Aerin Monroe (right) interviews local leaders including Christa Rose Unger (left).
One Cal Poly Humboldt student is amplifying the role of communities of color in the fight for environmental justice through the docu-series, Sowing Seeds: Racial Justice and the Environmental Movement.

Aerin Monroe, Environmental Studies senior and Afro-Latin environmentalist, co-created, produced and hosted the series, which Saving California Salmon’s Valentina Dimas (‘21, Environmental Studies) filmed and edited.

He created the series alongside his wife, Dr. Susanne Sarley. The series aims to “bring about awareness of climate issues and provide guidance on how we can all work together to ensure healthy ecosystems and equitable justice for communities most severely impacted by climate change and environmental injustices,” he says.

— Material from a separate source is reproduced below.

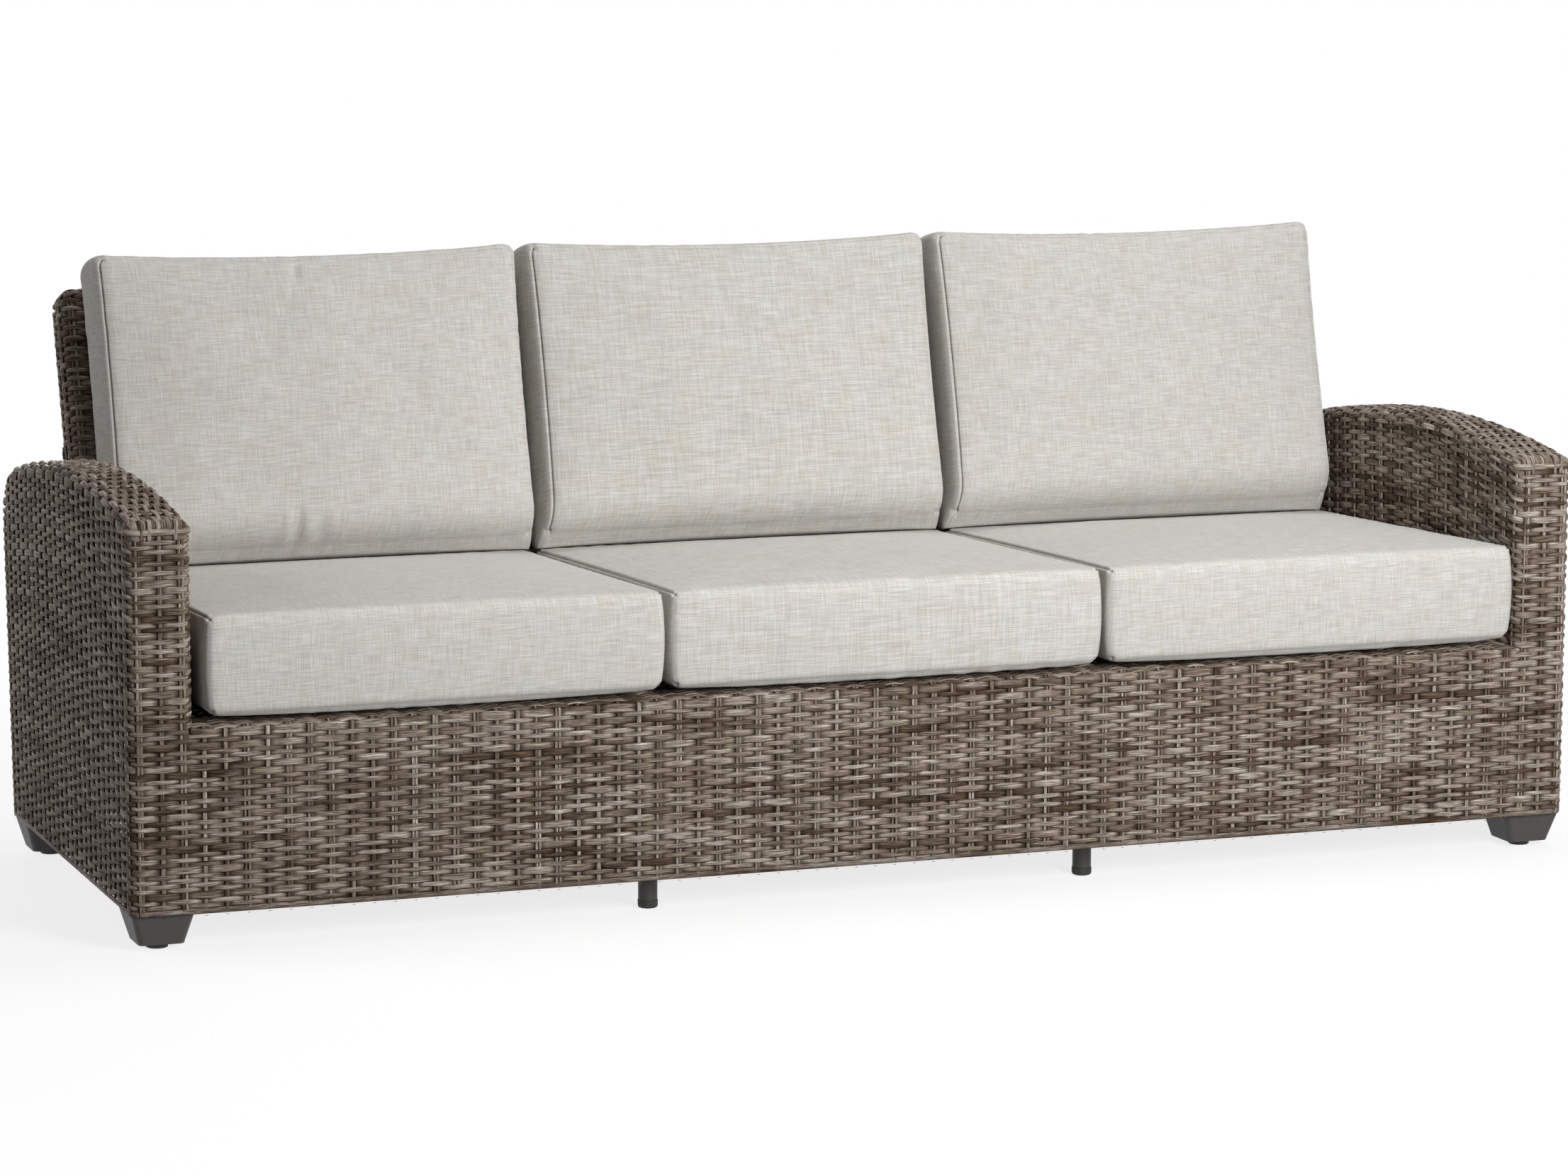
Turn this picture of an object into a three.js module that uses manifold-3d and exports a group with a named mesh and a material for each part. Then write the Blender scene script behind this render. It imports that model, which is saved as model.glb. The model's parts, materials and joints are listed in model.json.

His guests include local leader and environmental scientist Lonyx Landry and civil engineer Brook Thompson, whose work, along with others, sheds light on the intersection of race and the environment in Humboldt County and beyond. 

There is very important work that’s being done here to combat some very scary realities that, as a county, we’ve had to face,” Monroe explains, such as the Klamath Dam, deforestation, green-washing, and fish kills. “There is so much that’s happening in this county that people need to pay attention to, specifically as it connects to people of color’s voices and how we can navigate these issues and come out with real solutions by looking to our Indigenous populations for leadership on accessing the wisdom of Traditional Ecological Knowledge that spans tens of thousands of years.”

All four episodes of Sowing Seeds are available on YouTube and through Monroe and Sarley’s nonprofit, Pathways of Purpose, which provides asset-based, STEAM educational and vocational programs. Monroe hopes to release further episodes with topics exploring food sovereignty, aquaculture in Humboldt County, and Traditional Ecological Knowledge. 

Photo of Aerin Monroe.
Aerin Monroe (picture above) produced, co-created and hosted the docu-series, Sowing Seeds. Photo courtesy of Aerin Monroe.

An episode of Sowing Seeds will also be screened at KBLA Talk 1580’s Black History Month Luncheon Honoring Black Climate Champions on Thursday, Feb. 29, in West Hollywood. Monroe will be honored at the event, which highlights those whose trailblazing work centers the climate conversation around Black lives. 

Monroe encourages audiences to find ways to work together and support communities most affected by climate change.

“People talk about reparations as an African American issue, and people talk about land back as a Native American issue, and we see that the environmental movement in America is often seen as something separate from either,” he says.

Racial and climate justice are inseparable, he explains. “So much of the inequities that we experience as a people are interlinked. Culturally, we’re different, but we have so many similarities.”

“This climate crisis has to have communities of color, people from the LGBTQIA+ community, people with disabilities, and people at the intersection of multiple identities, at the forefront of finding solutions to the problems we face as a nation. We have to foster ways to create pathways of leadership for them, for us,” Monroe says.